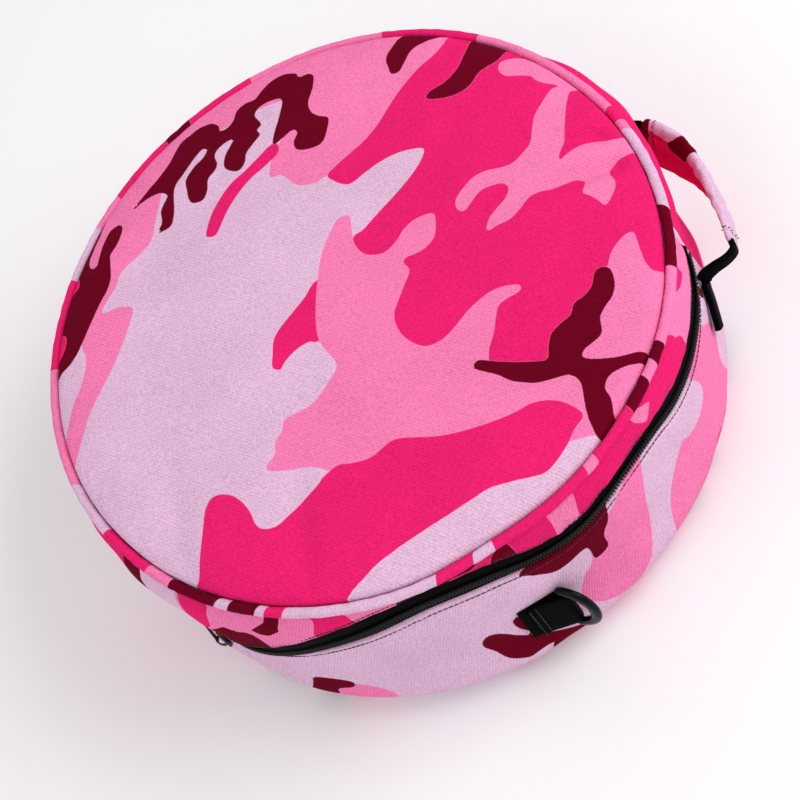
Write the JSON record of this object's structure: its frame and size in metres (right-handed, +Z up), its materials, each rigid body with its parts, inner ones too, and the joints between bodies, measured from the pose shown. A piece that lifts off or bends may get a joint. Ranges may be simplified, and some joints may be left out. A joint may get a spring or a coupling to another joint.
{
  "type": "diving regulator bag",
  "caption": "Round padded cloth carry bag for a diving regulator, with a zipped lid, piped rims, a padded side handle and strap rings.",
  "frame": {"origin": "centre of the flat underside that the bag lies on", "axes": "+Z up along the round bag's axis, handle on the +X side, zip facing -Y"},
  "size_m": [0.3652, 0.3651, 0.1294],
  "materials": {
    "camo_cloth": "woven, matt, printed camouflage",
    "piping_cloth": "woven, matt, printed camouflage",
    "zip_cloth": "woven tape, slight sheen",
    "zip_plastic": "satin black",
    "slider_metal": "satin black enamel",
    "webbing": "ribbed webbing, matt",
    "ring_plastic": "moulded, glossy black"
  },
  "bodies": {
    "root": {"top_panel": "camo_cloth", "upper_band": "camo_cloth", "lower_band": "camo_cloth", "hinge_panel": "camo_cloth", "bottom_panel": "camo_cloth", "top_piping": "piping_cloth", "bottom_piping": "piping_cloth", "zip_tape_upper": "zip_cloth", "zip_tape_lower": "zip_cloth", "zip_coil": "zip_plastic", "zip_slider": "slider_metal", "zip_pull": "slider_metal", "handle_sleeve": "camo_cloth", "strap_near": "webbing", "strap_far": "webbing", "ring_tab_front": "webbing", "ring_tab_back": "webbing", "ring_front": "ring_plastic", "ring_back": "ring_plastic"}
  },
  "joints": []
}
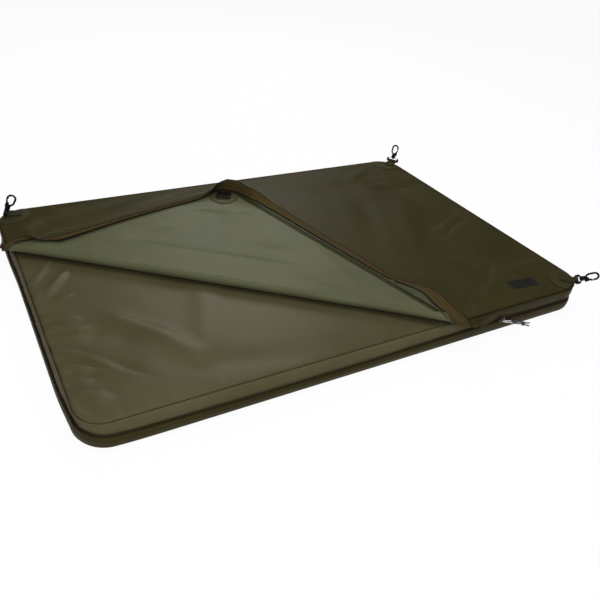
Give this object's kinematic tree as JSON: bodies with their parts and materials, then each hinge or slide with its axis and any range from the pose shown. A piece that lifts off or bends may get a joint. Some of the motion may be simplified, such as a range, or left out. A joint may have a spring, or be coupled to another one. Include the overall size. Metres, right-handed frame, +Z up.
{
  "type": "unhooking mat",
  "caption": "Rectangular padded unhooking mat in a low tray, with a zipped cover folded back at one corner and swivel snap hooks on webbing loops at its corners.",
  "frame": {"origin": "centre of the flat underside of the tray, on the ground it lies on", "axes": "+X along the mat's length, towards the side where the zip's slider is; +Y from the zipped front to the sewn back; +Z up"},
  "size_m": [1.1417, 0.787, 0.1119],
  "materials": {
    "outer_fabric": "dark brown-olive coated woven polyester",
    "pad_fabric": "brown-olive wipe-clean coated cloth with a low sheen",
    "coated_fabric": "grey-green coated inner side of the cover",
    "zip_tape": "brown woven zip tape",
    "dark_tape": "near-black woven tape and nylon coil",
    "webbing": "olive polypropylene webbing",
    "black_plastic": "moulded black acetal",
    "bright_wire": "bright plated wire",
    "black_cord": "black braided cord",
    "foam": "closed-cell foam"
  },
  "bodies": {
    "mat": {"back_wall": "outer_fabric", "base_coil": "dark_tape", "base_tape": "dark_tape", "base_tray": "outer_fabric", "cover_panel": "outer_fabric", "crease_coil_front": "dark_tape", "crease_coil_left": "dark_tape", "crease_roll": "coated_fabric", "foam_core": "foam", "gape_coil": "dark_tape", "gape_skirt": "outer_fabric", "gape_tape": "zip_tape", "label": "dark_tape", "left_coil": "dark_tape", "left_skirt": "outer_fabric", "left_tape": "zip_tape", "pad_side": "pad_fabric", "pad_top": "pad_fabric", "patch_b": "outer_fabric", "patch_c": "outer_fabric", "patch_d": "outer_fabric", "right_coil": "dark_tape", "right_skirt": "outer_fabric", "right_tape": "zip_tape", "stop_left": "black_plastic", "stop_right": "black_plastic", "webbing_b": "webbing", "webbing_c": "webbing", "webbing_d": "webbing"},
    "cover_corner": {"corner_panel": "coated_fabric", "corner_skirt": "outer_fabric", "corner_tape": "zip_tape", "corner_coil": "dark_tape", "corner_binding": "outer_fabric", "patch_a": "outer_fabric", "inner_patch_a": "outer_fabric", "strap_end_a": "webbing", "strap_frame_a": "black_plastic", "webbing_a": "webbing"},
    "hook_base_a": {"hook_base_a": "black_plastic"},
    "hook_a": {"hook_a": "black_plastic"},
    "gate_a": {"gate_a": "black_plastic"},
    "hook_base_b": {"hook_base_b": "black_plastic"},
    "hook_b": {"hook_b": "black_plastic"},
    "gate_b": {"gate_b": "black_plastic"},
    "hook_base_c": {"hook_base_c": "black_plastic"},
    "hook_c": {"hook_c": "black_plastic"},
    "gate_c": {"gate_c": "black_plastic"},
    "hook_base_d": {"hook_base_d": "black_plastic"},
    "hook_d": {"hook_d": "black_plastic"},
    "gate_d": {"gate_d": "black_plastic"},
    "slider": {"slider": "black_plastic"},
    "puller": {"pull_wire": "bright_wire", "pull_cord": "black_cord", "pull_knot": "black_cord"}
  },
  "joints": [
    {"name": "corner_fold", "type": "hinge", "parent": "mat", "child": "cover_corner", "pos_m": [-0.19655, -0.09652, 0.0665], "axis": [0.7855, -0.6189, 0], "range_deg": [0, 180.35], "deforming": ["crease_roll", "crease_coil_left", "crease_coil_front", "corner_skirt", "corner_tape", "corner_coil", "gape_skirt", "gape_tape", "gape_coil"]},
    {"name": "zip_slide", "type": "slide", "parent": "mat", "child": "slider", "axis": [1, 0, 0], "range_m": [-0.78, 0.16], "deforming": ["gape_skirt", "gape_tape", "gape_coil"]},
    {"name": "puller_swing", "type": "hinge", "parent": "slider", "child": "puller", "pos_m": [0.307, -0.3802, 0.0293], "axis": [0, 0, 1], "range_deg": [-140, 32]},
    {"name": "base_a", "type": "hinge", "parent": "cover_corner", "child": "hook_base_a", "pos_m": [-0.01835, 0.2962, 0.06464], "axis": [-0.8529, 0.522, 0.0007], "range_deg": [-45, 8]},
    {"name": "swivel_a", "type": "hinge", "parent": "hook_base_a", "child": "hook_a", "pos_m": [-0.01835, 0.2962, 0.06464], "axis": [0.4747, 0.775, 0.4171], "continuous": true},
    {"name": "gate_a_swing", "type": "hinge", "parent": "hook_a", "child": "gate_a", "pos_m": [-0.01163, 0.31596, 0.07399], "axis": [0.2172, 0.3561, -0.9089], "range_deg": [0, 18], "stiffness_Nm_per_rad": 0.02},
    {"name": "base_b", "type": "hinge", "parent": "mat", "child": "hook_base_b", "pos_m": [0.53455, -0.35955, 0.0658], "axis": [-0.7071, -0.7071, 0], "range_deg": [-85, 100]},
    {"name": "swivel_b", "type": "hinge", "parent": "hook_base_b", "child": "hook_b", "pos_m": [0.53455, -0.35955, 0.0658], "axis": [0.6243, -0.6243, 0.4695], "continuous": true},
    {"name": "gate_b_swing", "type": "hinge", "parent": "hook_b", "child": "gate_b", "pos_m": [0.55006, -0.37506, 0.07225], "axis": [-0.7071, -0.7071, 0], "range_deg": [0, 18], "stiffness_Nm_per_rad": 0.02},
    {"name": "base_c", "type": "hinge", "parent": "mat", "child": "hook_base_c", "pos_m": [0.54597, 0.34997, 0.0658], "axis": [0.5299, -0.848, 0], "range_deg": [-133, 60]},
    {"name": "swivel_c", "type": "hinge", "parent": "hook_base_c", "child": "hook_c", "pos_m": [0.54597, 0.34997, 0.0658], "axis": [0.2052, 0.1282, 0.9703], "continuous": true},
    {"name": "gate_c_swing", "type": "hinge", "parent": "hook_c", "child": "gate_c", "pos_m": [0.553, 0.34895, 0.08754], "axis": [-0.8229, -0.5142, 0.2419], "range_deg": [0, 18], "stiffness_Nm_per_rad": 0.02},
    {"name": "base_d", "type": "hinge", "parent": "mat", "child": "hook_base_d", "pos_m": [-0.5296, 0.3546, 0.0658], "axis": [0.2588, 0.9659, 0], "range_deg": [-108, 35]},
    {"name": "swivel_d", "type": "hinge", "parent": "hook_base_d", "child": "hook_d", "pos_m": [-0.5296, 0.3546, 0.0658], "axis": [0.4535, -0.1215, 0.8829], "continuous": true},
    {"name": "gate_d_swing", "type": "hinge", "parent": "hook_d", "child": "gate_d", "pos_m": [-0.52336, 0.35293, 0.08774], "axis": [0.2588, 0.9659, 0], "range_deg": [0, 18], "stiffness_Nm_per_rad": 0.02}
  ]
}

···

▸ PROBLEM REQUIREMENTS
Look for "joints" and pull out every line that has it.

▸ REPLY TO THE EXERCISE
Write the JSON record of this object's structure: its frame and size in metres (right-handed, +Z up), its materials, each rigid body with its parts, inner ones too, and the joints between bodies, measured from the pose shown. A piece that lifts off or bends may get a joint. Ranges may be simplified, and some joints may be left out. A joint may get a spring or a coupling to another joint.
  "joints": []
  "joints": [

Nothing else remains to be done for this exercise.